Futility and mass slaughter

The Tyne Cot cemetery near Passchendaele in Belgium. Photo: Hayden Meikle
The Tyne Cot cemetery near Passchendaele in Belgium. Photo: Hayden Meikle
Could it get any worse?  Yes it could.  Could the stupidity and futility of mass slaughter, the agony and suffering of thousands of young New Zealand men sink even deeper into the mud of the Western Front after the Somme and Messines?  Absolutely.

Passchendaele, where New Zealanders made a hopeless foray towards Bellevue Spur, a nondescript rise in the Belgium countryside, must live on in infamy in the consciousness of this nation.

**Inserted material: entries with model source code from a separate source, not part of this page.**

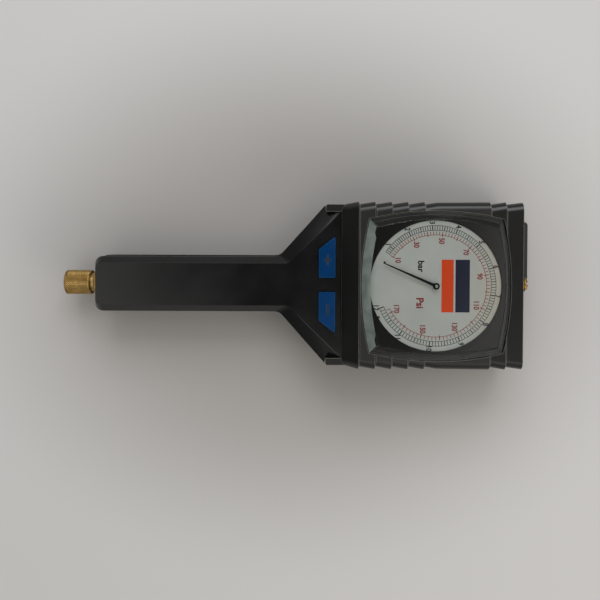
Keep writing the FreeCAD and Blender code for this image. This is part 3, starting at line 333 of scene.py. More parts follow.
def moulded_rubber():
    """Nitrile rubber from a steel mould: dull, with a faintly olive painted highlight along its edges, and lint on it.
    """
    material, tree, place = start("moulded_nitrile_rubber")
    cloud = add(tree, "ShaderNodeTexNoise", {"Vector": place, "Scale": 55, "Detail": 5,
                                             "Roughness": 0.65})
    grain = add(tree, "ShaderNodeTexNoise", {"Vector": place, "Scale": 1 / (0.6 * MM),
                                             "Detail": 4, "Roughness": 0.6})
    lint = add(tree, "ShaderNodeTexVoronoi", {"Vector": place, "Scale": 210, "Randomness": 1})
    speck = stops(add(tree, "ShaderNodeValToRGB", {"Fac": lint.outputs["Distance"]}),
                  (0.0, grey(1)), (0.05, grey(0)))
    tone = stops(add(tree, "ShaderNodeValToRGB", {"Fac": cloud.outputs[0]}),
                 (0.3, linear("#050505")), (0.7, linear("#0a0a09")))
    edge_highlight = worn_edges(tree, 0.55)
    # Painted highlight: the edges take a pale olive grey.
    tint = add(tree, "ShaderNodeMix", data_type="RGBA")
    tree.links.new(edge_highlight, tint.inputs[0])
    tree.links.new(tone, tint.inputs[6])
    tint.inputs[7].default_value = linear("#8d8d84")
    dusty = add(tree, "ShaderNodeMath", {0: speck, 1: 0.1}, operation="MULTIPLY")
    final = add(tree, "ShaderNodeMix", data_type="RGBA")
    tree.links.new(dusty.outputs[0], final.inputs[0])
    tree.links.new(tint.outputs[2], final.inputs[6])
    final.inputs[7].default_value = linear("#a09f98")
    bump = add(tree, "ShaderNodeBump", {"Height": grain.outputs[0], "Strength": 0.4,
                                        "Distance": 0.06 * MM})
    shader = add(tree, "ShaderNodeBsdfPrincipled", {
        "Base Color": final.outputs[2], "Roughness": 0.3, "Normal": bump.outputs[0],
        "IOR": 1.52})
    close(tree, shader)
    return material


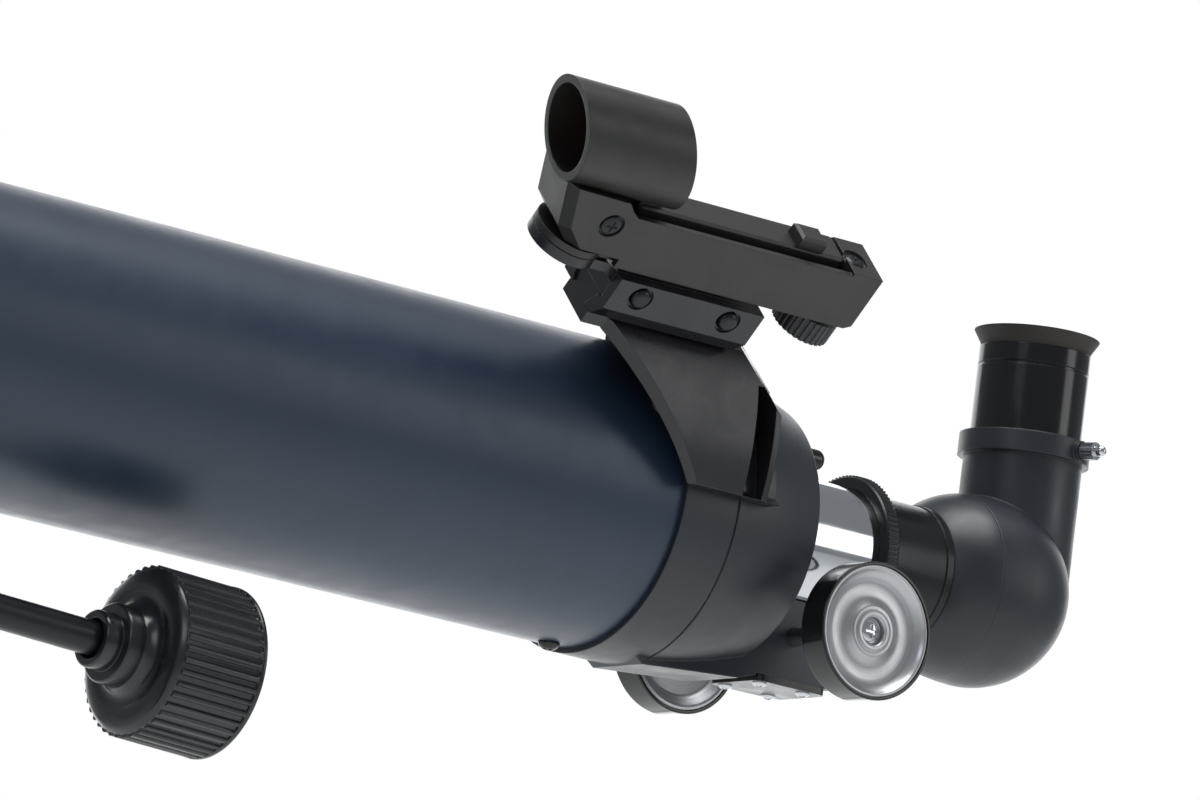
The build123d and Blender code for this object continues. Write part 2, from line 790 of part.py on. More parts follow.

On the morning of a single day, October 12, 1917,  843 soldiers died.  Many, many more perished  from wounds. The number wounded, dead and missing in 24 hours reached an unthinkable 2740.

At least 242 of the dead were from the Otago Regiment, mostly from Otago and Southland.

Only eight days earlier, nearby at Gravenstafel Spur, about 320 New Zealanders were killed, although the spur was taken. Passchendaele is being commemorated with events in Belgium and New Zealand on the 100th anniversary of what has been called "New Zealand’s blackest day" or "New Zealand’s darkest day".

Numbers, no matter how large, cannot convey the horror of this disaster. 

The artillery barrage failed, including a blunder with shells  falling among the New Zealand troops.  Forward progress was well-nigh impossible in the deep mud, the barbed wire was uncut, the machineguns from German pill boxes mowed down men and snipers picked them off as well.

The soldiers themselves saw no chance of success, as stretcher-bearer Linus Ryan said. 

"Officers and men walked to their deaths because it was their job".

In the words of another soldier:  "We went over in a sea of mud ... the attack was an impossible attempt ... The stunt should never have been ordered under such conditions.  It was absolute murder."

We, 100 years later, need to remember. 

We remember and empathise as best we can with the misery and pain of the soldiers, ordinary men far from home doing their duty.  No-one should ever be  part of such hell on earth.

We remember the immediate and ongoing tragedy for families, loved ones and communities, scythed by the loss of  a generation.  Nobody and nowhere should suffer such grievous, pointless loss.

We remember the revulsion of war.  It is too easy for untouched generations to forget the tragedy and torment.  It is all too easy to stumble into conflicts.

Strutting, bellicose threats, the likes of which occur today,  must incur disgust and abhorrence. We remember the  foolishness of the leadership, which failed to heed warnings, which ignored the consequences of deteriorating weather, which accepted mass casualties as normal and expected.

We mark the heroism and stoicism.  But we do not glory in what was unredeemed futile waste. Gallipoli and Anzac Day have secured their place as New Zealand’s primary war and national remembrance. 

But even the debacle, death, failure and heartbreak of Gallipoli is woven with threads of pride — the skill, efforts and bravery of Captain William Malone and the Wellington Battalion, the extraordinary casualty-free evacuation, the respectful relationship that developed with the Turks.

Let our supplementary memory of Passchendaele be riven of any exaltation.  Let it represent war and waste at its worst.  Let it stand alongside Gallipoli as a grim cenotaph and reminder to generations of New Zealanders for the next 100 years.

In the words of poet Siefried Sassoon:  "I died in Hell/ (they called it Passchendaele); my wound was slight/ And I was hobbling back; and then a shell/ burst slick upon the duckboards; so I fell/ into the bottomless mud. And lost the light."

Comments

The Japanese and Germany had to be stopped and they were.....sit back and dream about how bad wars are will get us or any country invaded... wars are sad. but happen. It's ok to be anti war if all in the world are - they are not.

This is a commemorative piece about WWI. It is not a pacifist tract, or anti War. It is anti loss, death and stupidity. No one is dreaming here. Siegfried Sassoon, poet, was at The Front. Colonial grandparents returned home with PTSD, were distant and violent to their families. The War, of 100 years ago, is being remembered. War, as such, is never welcome, even when it is necessary.